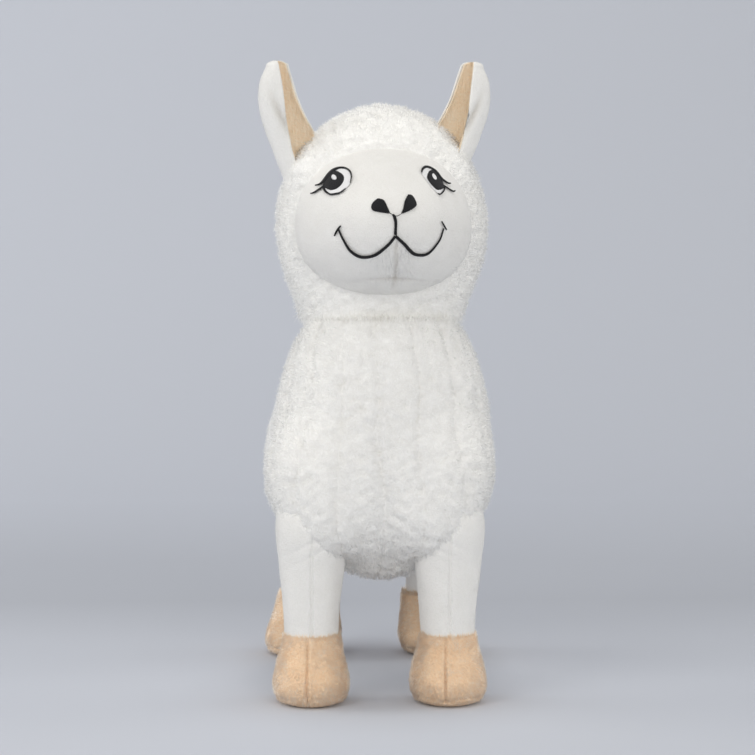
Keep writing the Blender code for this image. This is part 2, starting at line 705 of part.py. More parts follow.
def make_eye(word, side):
    """White, pupil, glint, lids and two lashes; outwards is away from the muzzle."""
    white_lift = SEAM_GAP
    pupil_lift = white_lift + STITCH_THICKNESS + SEAM_GAP
    glint_lift = pupil_lift + STITCH_THICKNESS + SEAM_GAP
    white = ellipse(EYE_X, EYE_Z, EYE_HALF_WIDTH, EYE_HALF_HEIGHT, 20)
    pupil_x, pupil_z = EYE_X + PUPIL_OUT, EYE_Z - PUPIL_DOWN
    pupil = ellipse(pupil_x, pupil_z, PUPIL_HALF_WIDTH, PUPIL_HALF_HEIGHT, 16, PUPIL_TILT)
    glint_x, glint_z = EYE_X + GLINT_OUT, EYE_Z + GLINT_UP
    glint = ellipse(glint_x, glint_z, GLINT_HALF_WIDTH, GLINT_HALF_HEIGHT, 8)
    pieces = [
        make_patch(f"eye_white_{word}", on_eye(white, side), white_lift, thread_white),
        make_patch(f"eye_pupil_{word}", on_eye(pupil, side), pupil_lift, thread_black),
        make_patch(f"eye_glint_{word}", on_eye(glint, side), glint_lift, thread_white),
    ]
    for label, radius, start, end, count, taper in (
        ("upper", LID_RADIUS, LID_START, LID_END, 12, 0.45),
        ("lower", LOWER_LID_RADIUS, LOWER_LID_START, LOWER_LID_END, 7, 0.3),
    ):
        rim = radius + SEAM_GAP + LID_CLEARANCE
        lid = arc(EYE_X, EYE_Z, EYE_HALF_WIDTH + rim, EYE_HALF_HEIGHT + rim, start, end, count)
        pieces.append(make_line(f"eyelid_{label}_{word}", on_eye(lid, side), radius, taper))
    for label, root, tip in LASHES:
        lash = []
        for share in (0.0, 0.5, 1.0):
            out = root[0] + (tip[0] - root[0]) * share
            down = root[1] + (tip[1] - root[1]) * share**0.8
            lash.append((EYE_X + out, EYE_Z - down))
        name = f"eyelash_{label}_{word}"
        pieces.append(make_line(name, on_eye(lash, side), LASH_RADIUS, 0.6))
    return pieces


def make_nostril(word, side):
    """A drop: a round end, and two straight sides that meet in a point near the philtrum."""
    middle = np.array((NOSTRIL_X, NOSTRIL_Z))
    point = np.array((NOSTRIL_POINT_X, NOSTRIL_POINT_Z))
    towards = point - middle
    reach = np.linalg.norm(towards)
    heading = math.atan2(towards[1], towards[0])
    tangent = math.acos(NOSTRIL_RADIUS / reach)
    angles = heading + np.linspace(tangent, 2.0 * math.pi - tangent, 13)
    round_end = middle + NOSTRIL_RADIUS * np.stack([np.cos(angles), np.sin(angles)], axis=1)
    flanks = [(round_end[-1] + point) / 2.0, point, (round_end[0] + point) / 2.0]
    outline = np.concatenate([round_end, flanks])
    lift = SEAM_GAP + NOSTRIL_CLEARANCE
    return make_patch(f"nostril_{word}", mirrored(outline, side), lift, thread_black)


def smile_height(x):
    """Height of the mouth line at a distance from the middle: down to its lowest, then up again."""
    if x < MOUTH_LOWEST_X:
        return LIP_MEET_Z - MOUTH_DROP * math.sin(x / MOUTH_LOWEST_X * math.pi / 2.0) ** 0.9
    share = (x - MOUTH_LOWEST_X) / (MOUTH_HALF_WIDTH - MOUTH_LOWEST_X)
    return LIP_MEET_Z - MOUTH_DROP + (MOUTH_DROP + MOUTH_CORNER_RISE) * share**2


def make_mouth():
    """The smile in one line, the philtrum down to it and a tick across each of its corners."""
    half = [(x, smile_height(x)) for x in np.linspace(0.0, MOUTH_HALF_WIDTH, 14)]
    smile = [(-x, z) for x, z in reversed(half[1:])] + half
    philtrum_end = LIP_MEET_Z + 2.0 * MOUTH_RADIUS + SEAM_GAP
    philtrum = [(0, height) for height in np.linspace(PHILTRUM_TOP_Z, philtrum_end, 6)]
    pieces = [
        make_line("smile_stitch", smile, MOUTH_RADIUS, 0.4, from_middle=True),
        make_line("philtrum_stitch", philtrum, MOUTH_RADIUS, 0.0),
    ]
    clear = MOUTH_RADIUS + MOUTH_TICK_RADIUS + SEAM_GAP
    for word, side in SIDES:
        tick = []
        for reach in (-MOUTH_TICK_HALF_LENGTH, 0.0, MOUTH_TICK_HALF_LENGTH):
            x = half[-1][0] + clear * 0.5 + reach * math.cos(MOUTH_TICK_ANGLE)
            tick.append((x, half[-1][1] + clear * 0.9 + reach * math.sin(MOUTH_TICK_ANGLE)))
        name = f"smile_corner_{word}"
        pieces.append(make_line(name, mirrored(tick, side), MOUTH_TICK_RADIUS, 0.2))
    return pieces


clear_scene()
plush = make_collection("plush_alpaca")
cutters = make_collection("clearances")
fleece = make_material("white_fleece", WHITE_FLEECE, 0.95)
smooth_plush = make_material("white_plush", WHITE_PLUSH, 0.9)
tan_plush = make_material("tan_plush", TAN_PLUSH, 0.9)
thread_black = make_material("black_thread", BLACK_THREAD, 0.55)
thread_white = make_material("white_thread", WHITE_THREAD, 0.55)

# Torso, with the tail against its rump
torso = make_torso()
torso_clearance = grown_cutter(torso, SEAM_GAP)
cut_clear(make_tail(), torso_clearance)

# Legs, hooves and soles
front_knee = (FRONT_KNEE_HALF_WIDTH, FRONT_KNEE_HALF_DEPTH)
front_top = (FRONT_TOP_HALF_WIDTH, FRONT_TOP_HALF_DEPTH)
rear_thigh = (REAR_THIGH_HALF_WIDTH, REAR_THIGH_HALF_DEPTH)
rear_knee = (FRONT_KNEE_HALF_WIDTH, (FRONT_KNEE_HALF_DEPTH + REAR_THIGH_HALF_DEPTH) / 2)
for word, side in SIDES:
    for end, x, y, knee, top, forward in (
        ("front", FRONT_LEG_X, FRONT_LEG_Y, front_knee, front_top, 0.0),
        ("rear", REAR_LEG_X, REAR_LEG_Y, rear_knee, rear_thigh, REAR_THIGH_FORWARD),
    ):
        leg = make_leg(f"leg_{end}_{word}", side * x, y, knee, top, forward)
        cut_clear(leg, torso_clearance)
        make_hoof(f"hoof_{end}_{word}", side * x, y)
        make_sole(f"sole_{end}_{word}", side * x, y)

# Head: hood, ears, face and embroidery, all turned together about the neck
head_pieces = []
hood = make_hood()
hood_clearance = grown_cutter(hood, SEAM_GAP)
face, gusset = make_face()
for piece in (face, gusset):
    cut_clear(hood, grown_cutter(piece, SEAM_GAP))
head_pieces += [hood, face, gusset]
for word, side in SIDES:
    back = make_ear_layer(f"ear_back_{word}", side, 1, EAR_BACK_THICKNESS, smooth_plush)
    lining = make_ear_layer(f"ear_lining_{word}", side, -1, EAR_LINING_THICKNESS, tan_plush)
    for layer in (back, lining):
        cut_clear(layer, hood_clearance)
        head_pieces.append(layer)

face_mesh = bmesh.new()
face_mesh.from_mesh(face.data)
face_surface = BVHTree.FromBMesh(face_mesh)
face_mesh.free()
for word, side in SIDES:
    head_pieces += make_eye(word, side)
    head_pieces.append(make_nostril(word, side))
head_pieces += make_mouth()

neck_axis = Matrix.Translation((0, NECK_AXIS_Y, 0))
turn = neck_axis @ Matrix.Rotation(HEAD_TURN, 4, "Z") @ neck_axis.inverted()
for piece in head_pieces:
    piece.data.transform(turn)
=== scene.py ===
"""Standing plush alpaca: curly fleece, smooth plush, tan hooves and an embroidered face."""

import math

import bpy
import numpy as np
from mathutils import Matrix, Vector


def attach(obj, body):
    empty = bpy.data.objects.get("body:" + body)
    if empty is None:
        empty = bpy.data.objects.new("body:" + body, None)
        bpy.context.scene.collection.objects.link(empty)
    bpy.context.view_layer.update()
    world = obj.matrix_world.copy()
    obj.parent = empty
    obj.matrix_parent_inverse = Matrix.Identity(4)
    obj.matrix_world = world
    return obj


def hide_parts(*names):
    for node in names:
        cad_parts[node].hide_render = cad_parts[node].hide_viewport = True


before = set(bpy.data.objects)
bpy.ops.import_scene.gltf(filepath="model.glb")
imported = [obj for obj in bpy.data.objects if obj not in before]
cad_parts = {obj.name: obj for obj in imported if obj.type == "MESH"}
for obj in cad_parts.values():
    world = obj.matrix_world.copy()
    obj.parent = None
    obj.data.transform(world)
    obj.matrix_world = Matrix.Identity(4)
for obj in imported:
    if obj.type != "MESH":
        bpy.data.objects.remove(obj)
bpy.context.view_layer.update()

# Head: everything on it turns together about an upright axis in the neck
HEAD_TURN = math.radians(7)
NECK_AXIS_Y = -0.060
NECK_SEAM_Z = 0.214
NECK_SEAM_INSET = 0.006
FACE_BACK_Y = -0.054
FACE_SEAM_DEPTH = 0.0011
CHIN_SEAM_TOP_Z = 0.2605
GUSSET_Z = 0.2382
GUSSET_SLOPE = math.radians(7)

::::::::

▸ Stated exercise: Take the line holding "neck_axis = Matrix.Translation((0, NECK_AXIS_Y, 0))" and all lines after it through the end of the data, and set them down exactly.

▸ Response to this task:
neck_axis = Matrix.Translation((0, NECK_AXIS_Y, 0))
turn = neck_axis @ Matrix.Rotation(HEAD_TURN, 4, "Z") @ neck_axis.inverted()
for piece in head_pieces:
    piece.data.transform(turn)
=== scene.py ===
"""Standing plush alpaca: curly fleece, smooth plush, tan hooves and an embroidered face."""

import math

import bpy
import numpy as np
from mathutils import Matrix, Vector


def attach(obj, body):
    empty = bpy.data.objects.get("body:" + body)
    if empty is None:
        empty = bpy.data.objects.new("body:" + body, None)
        bpy.context.scene.collection.objects.link(empty)
    bpy.context.view_layer.update()
    world = obj.matrix_world.copy()
    obj.parent = empty
    obj.matrix_parent_inverse = Matrix.Identity(4)
    obj.matrix_world = world
    return obj


def hide_parts(*names):
    for node in names:
        cad_parts[node].hide_render = cad_parts[node].hide_viewport = True


before = set(bpy.data.objects)
bpy.ops.import_scene.gltf(filepath="model.glb")
imported = [obj for obj in bpy.data.objects if obj not in before]
cad_parts = {obj.name: obj for obj in imported if obj.type == "MESH"}
for obj in cad_parts.values():
    world = obj.matrix_world.copy()
    obj.parent = None
    obj.data.transform(world)
    obj.matrix_world = Matrix.Identity(4)
for obj in imported:
    if obj.type != "MESH":
        bpy.data.objects.remove(obj)
bpy.context.view_layer.update()

# Head: everything on it turns together about an upright axis in the neck
HEAD_TURN = math.radians(7)
NECK_AXIS_Y = -0.060
NECK_SEAM_Z = 0.214
NECK_SEAM_INSET = 0.006
FACE_BACK_Y = -0.054
FACE_SEAM_DEPTH = 0.0011
CHIN_SEAM_TOP_Z = 0.2605
GUSSET_Z = 0.2382
GUSSET_SLOPE = math.radians(7)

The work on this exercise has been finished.